‘Lawang’ Alas Purwo, Lewat ‘Selo Tumpang’
https://www.diplomasinews.net/2018/11/lawang-alas-purwo-lewat-selo-tumpang.html
'DIAM-DIAM' DI SELO TUMPANG : Di situs Selo Tumpang inilah banyak tokoh penting datang dengan diam-diam. [ images : diplomasinews.net ]
DIPLOMASINEWS.NET
_ KARETAN _ BANYUWANGI _ Jika ingin melihat dari dekat keberadaan situs ‘Selo
Tumpang’ tidak terlalu sulit. Ia hanya berjarak sekitar 500 meter dari Mapolsek
Purwoharjo, Banyuwangi. Situs yang juga
disebut ‘Watu Tumpang’ itu berada di
kawasan hutan petak 69, RPH Karetan, KPH Banyuwangi Selatan. Atau tepatnya di Desa Karetan,
Purwoharjo, Banyuwangi, Jawa Timur.
Untuk mencapai
situs tersebut harus menapaki dan menyusuri jalan tanah di tengah hutan jati. Hanya
memakan beberapa menit saja, akan segera terlihat bangunan mirip ‘cungkup’ yang
dikelilingi pagar tembok ‘batako’ setinggi dua meter. Untuk masuk ke dalam
situs harus melewati pintu gerbang pertama, kemudian pintu gerbang ke dua
langsung menuju titik situs yang sebelumnya harus melewati tiga buah anak
tangga lebih dahulu.
Di dalam
situs tersebut terdapat balai utama seluas 144 meter persegi yang di tengahnya berdiri
batu cukup besar dengan posisi menumpang atau menindih batu lain. Batu yang
berada di bawahnya berukuran lebih besar dan lebar daripada batu di atasnya.
“Cerita Batu
Tumpang itu berawal pada tahun 1922 M. Ada sepasang suami-istri yang membabat
hutan bernama Tropawirejo dan Raden Ayu Ruminah,” tutur Mbah Wagimin, juru
kunci situs Selo Tumpang, kepada DIPLOMASINEWS.NET, Minggu, 20 Nopember 2018.
Tuturnya lagi,
saat ‘mbabat hutan’, pasutri itu memberi batas hutan dengan menggunakan dua
batu kecil yang ditumpuk. Anehnya, batu yang dijadikan batas dengan cara
ditumpangkan itu tiba-tiba berubah menjadi besar. Sejak saat itulah, Watu
Tumpang atau Selo Tumpang tersebut berawal menjadi popular.

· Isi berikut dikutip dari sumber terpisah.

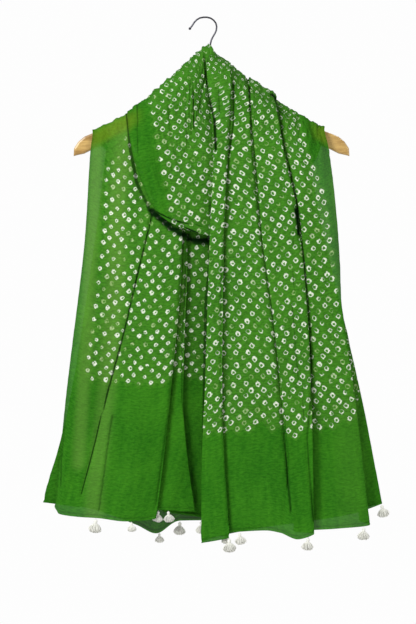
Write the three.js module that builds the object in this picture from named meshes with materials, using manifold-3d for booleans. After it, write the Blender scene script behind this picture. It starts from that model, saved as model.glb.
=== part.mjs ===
// A bandhani (tie-dyed) cotton stole, wound once round a wooden clothes hanger, with both
// tasselled ends hanging in front.
// Millimetres, +Z up, the front faces -Y. The origin is the hang point: the inside of the hook's top.
import * as THREE from "three";
import { mergeVertices } from "three/addons/utils/BufferGeometryUtils.js";
import Module from "manifold-3d";

const wasm = await Module();
wasm.setup();

// Driving sizes
const CLOTH_THICKNESS = 1;
const HOOK_OFFSET = 11.6; // the hanger's middle lies this far to the right of the hook's top
const WIRE_RADIUS = 1.4;
const WOOD_THICKNESS = 12;
const WOOD_BEVEL = 3;
const WOOD_TIP_X = 150; // beyond this the outline is also inset sideways
const SCREW_DEPTH = 30;
const SEAT_GAP = 0.3;
const TASSEL_STRANDS = 7;

// Finishes
const greenCotton = new THREE.MeshStandardMaterial({
  color: 0x3b8422,
  roughness: 0.85,
  metalness: 0,
  side: THREE.DoubleSide,
});
const whiteYarn = new THREE.MeshStandardMaterial({ color: 0xf1efe6, roughness: 0.9, metalness: 0 });
const paleWood = new THREE.MeshStandardMaterial({ color: 0xd9a661, roughness: 0.5, metalness: 0 });
const brightSteel = new THREE.MeshStandardMaterial({ color: 0x8d8d92, roughness: 0.3, metalness: 1 });

// A table's rows, each number under its column's name
const table = (columns, rows) =>
  rows.map((row) => Object.fromEntries(columns.map((name, i) => [name, row[i]])));

// The wooden bow's outline: its top edge and its underside, by the distance from its middle
const WOOD_TOP = table(
  ["x", "z"],
  [
    [0, -101],
    [22, -106],
    [60, -124],
    [100, -144],
    [135, -158],
    [156, -168],
    [180, -181],
    [194, -186],
    [207, -191.5],
    [216, -199],
    [222.5, -209],
    [223.5, -217],
  ],
);
const WOOD_UNDER = table(
  ["x", "z"],
  [
    [219.5, -221.5],
    [210, -219.5],
    [197, -213],
    [150, -195],
    [80, -162],
    [30, -143],
    [0, -140],
  ],
);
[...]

PINTU GERBANG ALAS PURWO : Situs Selo Tumpang sebagai 'pintu gerbang' untuk menuju ke Alas Purwo. [ images : diplomasinews.net ]

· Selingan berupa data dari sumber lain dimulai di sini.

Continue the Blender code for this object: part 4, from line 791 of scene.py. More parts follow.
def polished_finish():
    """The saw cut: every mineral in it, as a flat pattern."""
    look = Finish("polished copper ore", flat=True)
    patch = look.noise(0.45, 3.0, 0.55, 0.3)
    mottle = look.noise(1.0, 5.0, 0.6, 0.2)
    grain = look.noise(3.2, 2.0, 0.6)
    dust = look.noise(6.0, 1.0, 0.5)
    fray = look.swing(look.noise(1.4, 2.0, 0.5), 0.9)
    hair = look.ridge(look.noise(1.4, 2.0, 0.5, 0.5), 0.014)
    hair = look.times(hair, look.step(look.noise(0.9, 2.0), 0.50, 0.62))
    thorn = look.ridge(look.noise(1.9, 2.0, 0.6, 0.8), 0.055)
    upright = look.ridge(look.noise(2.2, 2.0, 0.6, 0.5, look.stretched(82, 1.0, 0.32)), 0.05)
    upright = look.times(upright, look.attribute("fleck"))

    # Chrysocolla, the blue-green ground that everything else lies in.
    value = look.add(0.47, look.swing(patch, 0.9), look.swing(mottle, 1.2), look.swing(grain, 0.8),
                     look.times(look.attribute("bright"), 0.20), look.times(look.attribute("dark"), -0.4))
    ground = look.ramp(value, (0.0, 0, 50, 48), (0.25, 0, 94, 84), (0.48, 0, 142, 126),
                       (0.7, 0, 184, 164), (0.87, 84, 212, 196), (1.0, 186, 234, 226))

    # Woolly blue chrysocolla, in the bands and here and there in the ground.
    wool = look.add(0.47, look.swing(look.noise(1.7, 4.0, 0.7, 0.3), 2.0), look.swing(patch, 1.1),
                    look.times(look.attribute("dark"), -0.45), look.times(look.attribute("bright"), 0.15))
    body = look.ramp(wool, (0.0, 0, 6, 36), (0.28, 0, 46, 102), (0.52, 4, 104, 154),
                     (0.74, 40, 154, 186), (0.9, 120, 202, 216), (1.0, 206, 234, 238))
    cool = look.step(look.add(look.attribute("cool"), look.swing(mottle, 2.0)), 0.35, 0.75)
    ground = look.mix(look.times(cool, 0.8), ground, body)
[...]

Catatan DIPLOMASINEWS.NET,
dalam perkembangannya, situs Selo Tumpang tersebut oleh masyarakat sekitar
dijadikan tempat keramat, dan tempat bersemadi. Utamanya, pada Jumat Legi dan
Jumat Kliwon. Ketika pada bulan Suro, tempat tersebut lebih keramat lagi. Bahkan
para pengunjung yang datang ke situs tersebut berasal dari lintas provinsi,
seperti dari Cirebon, Bali, Aceh, dan Jakarta.
Yang lebih
mencengangkan lagi, ternyata sebelum ritual ke Alas Purwo, pengunjung ‘wajib’
mampir lebih dulu di situ Selo Tumpang, tersebut. Dan, situs ini oleh sebagian
orang sering dijadikan ‘momentum’ ritual ketika tahun-tahun politik seperti
sekarang ini. Para politikus, justru sering ‘sowan’ ke situs ini. Mulai dari momen
pemilihan kepala desa, pileg, pilbub, pilgub, dan bahkan pada level pilpres.
“Bahkan,
dahulu ada seorang jendral yang datang ke tempat ini. Tapi datang dengan
diam-diam. Karena ‘lawang’ atau pintu menuju
Alas Purwo adalah di Selo Tumpang,” kata
Wagimin, berkisah.
Lanjutnya,
situs Selo Tumpang tersebut hingga hari ini oleh sebagian masyarakat masih
dikeramatkan dan dijadikan tempat ‘nyadran’ dengan membawa nasi tumpeng dan
menggelar selamatan. Pada 1988, pernah terjadi peristiwa menarik. Batu tersebut
pernah ‘dihancurkan’ dengan dinamit. Tapi dalam hitungan tak terlalu lama, batu
tersebut tertata kembali menjadi utuh seperti bentuk semula.
“Pada
2002, situs Selo Tumpang tersebut telah saya pugar,“ terang Marjono, salah satu
tokoh agama setempat, kepada DIPLOMASINEWS.NET, Minggu, 20 Nopember 2018. Terangnya
lagi, situs Selo Tumpang tersebut dibuatkan bangunan pagar batako keliling dan
di balai dalam situs sudah berkeramik yang sebelumnya masih berupa tanah biasa.